%%

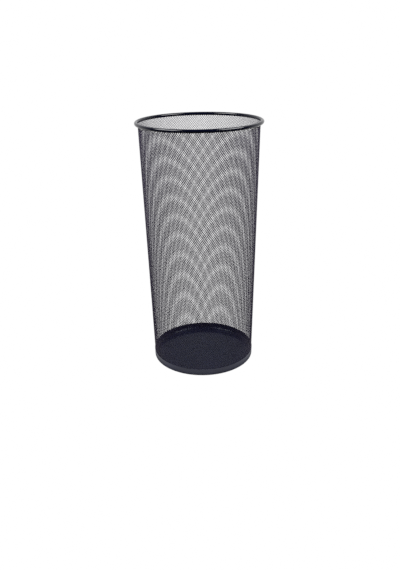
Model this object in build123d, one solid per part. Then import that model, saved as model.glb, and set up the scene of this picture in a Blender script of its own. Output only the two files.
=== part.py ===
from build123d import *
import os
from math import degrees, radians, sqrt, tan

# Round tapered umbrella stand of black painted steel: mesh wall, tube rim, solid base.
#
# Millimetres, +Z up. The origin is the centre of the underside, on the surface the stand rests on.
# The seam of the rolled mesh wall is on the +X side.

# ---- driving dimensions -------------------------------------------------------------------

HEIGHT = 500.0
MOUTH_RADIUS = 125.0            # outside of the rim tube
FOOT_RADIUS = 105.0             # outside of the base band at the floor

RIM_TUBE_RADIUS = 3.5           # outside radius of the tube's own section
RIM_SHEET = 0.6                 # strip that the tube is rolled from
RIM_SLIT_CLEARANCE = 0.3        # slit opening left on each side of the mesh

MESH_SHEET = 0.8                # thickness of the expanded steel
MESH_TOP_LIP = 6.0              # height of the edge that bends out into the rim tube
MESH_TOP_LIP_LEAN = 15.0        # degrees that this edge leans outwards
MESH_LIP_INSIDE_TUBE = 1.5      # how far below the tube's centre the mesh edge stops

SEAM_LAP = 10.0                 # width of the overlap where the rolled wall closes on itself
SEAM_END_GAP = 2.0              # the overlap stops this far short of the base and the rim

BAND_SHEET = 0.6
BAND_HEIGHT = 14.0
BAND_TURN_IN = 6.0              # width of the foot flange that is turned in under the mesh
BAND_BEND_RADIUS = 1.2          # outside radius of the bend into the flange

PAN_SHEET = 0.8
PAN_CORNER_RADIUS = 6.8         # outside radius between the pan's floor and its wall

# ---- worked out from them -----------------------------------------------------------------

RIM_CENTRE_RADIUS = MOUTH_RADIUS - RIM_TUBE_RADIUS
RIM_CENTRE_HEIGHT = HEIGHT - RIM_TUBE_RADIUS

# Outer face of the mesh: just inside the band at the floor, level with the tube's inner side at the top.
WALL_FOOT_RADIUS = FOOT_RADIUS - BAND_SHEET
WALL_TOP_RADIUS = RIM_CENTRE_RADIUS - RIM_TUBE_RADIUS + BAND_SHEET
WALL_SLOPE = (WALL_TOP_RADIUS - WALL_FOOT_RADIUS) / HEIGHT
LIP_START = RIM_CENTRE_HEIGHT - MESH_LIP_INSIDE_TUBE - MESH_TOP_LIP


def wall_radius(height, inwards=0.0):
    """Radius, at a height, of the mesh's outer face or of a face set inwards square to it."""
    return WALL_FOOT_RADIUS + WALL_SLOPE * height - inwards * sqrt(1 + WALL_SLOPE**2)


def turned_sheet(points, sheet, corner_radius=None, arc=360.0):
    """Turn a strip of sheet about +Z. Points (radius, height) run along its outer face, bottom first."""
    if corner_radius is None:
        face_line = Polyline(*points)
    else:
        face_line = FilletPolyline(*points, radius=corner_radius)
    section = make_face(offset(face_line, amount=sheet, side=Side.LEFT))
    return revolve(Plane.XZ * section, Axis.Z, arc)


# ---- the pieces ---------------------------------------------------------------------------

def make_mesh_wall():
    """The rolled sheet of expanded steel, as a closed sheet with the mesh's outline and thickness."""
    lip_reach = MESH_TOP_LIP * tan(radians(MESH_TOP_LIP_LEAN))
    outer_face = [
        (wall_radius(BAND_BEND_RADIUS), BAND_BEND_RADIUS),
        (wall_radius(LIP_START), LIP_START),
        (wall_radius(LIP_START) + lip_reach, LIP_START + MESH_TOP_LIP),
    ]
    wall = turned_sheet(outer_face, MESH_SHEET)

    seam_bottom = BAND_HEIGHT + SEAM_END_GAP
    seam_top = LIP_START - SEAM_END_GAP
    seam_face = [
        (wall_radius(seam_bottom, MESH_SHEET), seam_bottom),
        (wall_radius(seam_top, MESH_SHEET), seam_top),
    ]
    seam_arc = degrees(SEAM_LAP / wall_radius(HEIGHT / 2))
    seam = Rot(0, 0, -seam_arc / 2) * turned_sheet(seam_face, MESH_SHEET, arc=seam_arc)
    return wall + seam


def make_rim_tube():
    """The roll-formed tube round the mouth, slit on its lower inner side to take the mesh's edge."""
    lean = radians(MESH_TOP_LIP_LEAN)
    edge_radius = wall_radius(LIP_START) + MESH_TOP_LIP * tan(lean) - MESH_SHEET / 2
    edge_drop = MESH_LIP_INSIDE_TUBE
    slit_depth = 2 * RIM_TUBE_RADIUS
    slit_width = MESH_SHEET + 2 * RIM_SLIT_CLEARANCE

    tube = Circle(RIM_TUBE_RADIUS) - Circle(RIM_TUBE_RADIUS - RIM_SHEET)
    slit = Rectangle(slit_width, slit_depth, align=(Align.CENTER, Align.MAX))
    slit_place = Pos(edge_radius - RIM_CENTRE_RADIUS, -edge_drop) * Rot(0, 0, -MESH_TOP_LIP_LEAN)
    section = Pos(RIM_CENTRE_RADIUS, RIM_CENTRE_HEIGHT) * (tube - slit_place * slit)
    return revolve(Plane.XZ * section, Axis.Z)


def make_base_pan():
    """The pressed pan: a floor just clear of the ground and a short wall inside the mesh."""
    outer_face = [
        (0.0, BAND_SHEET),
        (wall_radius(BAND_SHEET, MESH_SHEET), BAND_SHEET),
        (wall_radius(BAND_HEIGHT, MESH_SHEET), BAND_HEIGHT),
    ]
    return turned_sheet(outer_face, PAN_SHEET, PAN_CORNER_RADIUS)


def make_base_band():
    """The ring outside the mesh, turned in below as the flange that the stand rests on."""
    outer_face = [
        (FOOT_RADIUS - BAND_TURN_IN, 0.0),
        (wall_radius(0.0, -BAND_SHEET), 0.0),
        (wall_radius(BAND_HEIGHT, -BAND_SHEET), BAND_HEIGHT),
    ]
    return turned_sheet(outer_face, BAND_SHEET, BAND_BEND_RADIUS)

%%

Return nothing but the lines from the first line of the listing through the line with "RIM_CENTRE_HEIGHT = HEIGHT - RIM_TUBE_RADIUS", please, keeping every one of them unchanged.

EXERCISE OUTPUT →
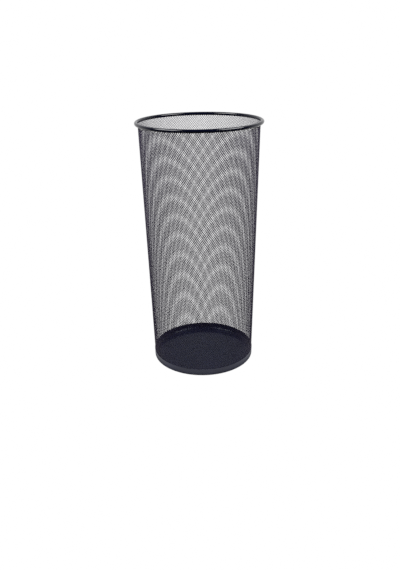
Model this object in build123d, one solid per part. Then import that model, saved as model.glb, and set up the scene of this picture in a Blender script of its own. Output only the two files.
=== part.py ===
from build123d import *
import os
from math import degrees, radians, sqrt, tan

# Round tapered umbrella stand of black painted steel: mesh wall, tube rim, solid base.
#
# Millimetres, +Z up. The origin is the centre of the underside, on the surface the stand rests on.
# The seam of the rolled mesh wall is on the +X side.

# ---- driving dimensions -------------------------------------------------------------------

HEIGHT = 500.0
MOUTH_RADIUS = 125.0            # outside of the rim tube
FOOT_RADIUS = 105.0             # outside of the base band at the floor

RIM_TUBE_RADIUS = 3.5           # outside radius of the tube's own section
RIM_SHEET = 0.6                 # strip that the tube is rolled from
RIM_SLIT_CLEARANCE = 0.3        # slit opening left on each side of the mesh

MESH_SHEET = 0.8                # thickness of the expanded steel
MESH_TOP_LIP = 6.0              # height of the edge that bends out into the rim tube
MESH_TOP_LIP_LEAN = 15.0        # degrees that this edge leans outwards
MESH_LIP_INSIDE_TUBE = 1.5      # how far below the tube's centre the mesh edge stops

SEAM_LAP = 10.0                 # width of the overlap where the rolled wall closes on itself
SEAM_END_GAP = 2.0              # the overlap stops this far short of the base and the rim

BAND_SHEET = 0.6
BAND_HEIGHT = 14.0
BAND_TURN_IN = 6.0              # width of the foot flange that is turned in under the mesh
BAND_BEND_RADIUS = 1.2          # outside radius of the bend into the flange

PAN_SHEET = 0.8
PAN_CORNER_RADIUS = 6.8         # outside radius between the pan's floor and its wall

# ---- worked out from them -----------------------------------------------------------------

RIM_CENTRE_RADIUS = MOUTH_RADIUS - RIM_TUBE_RADIUS
RIM_CENTRE_HEIGHT = HEIGHT - RIM_TUBE_RADIUS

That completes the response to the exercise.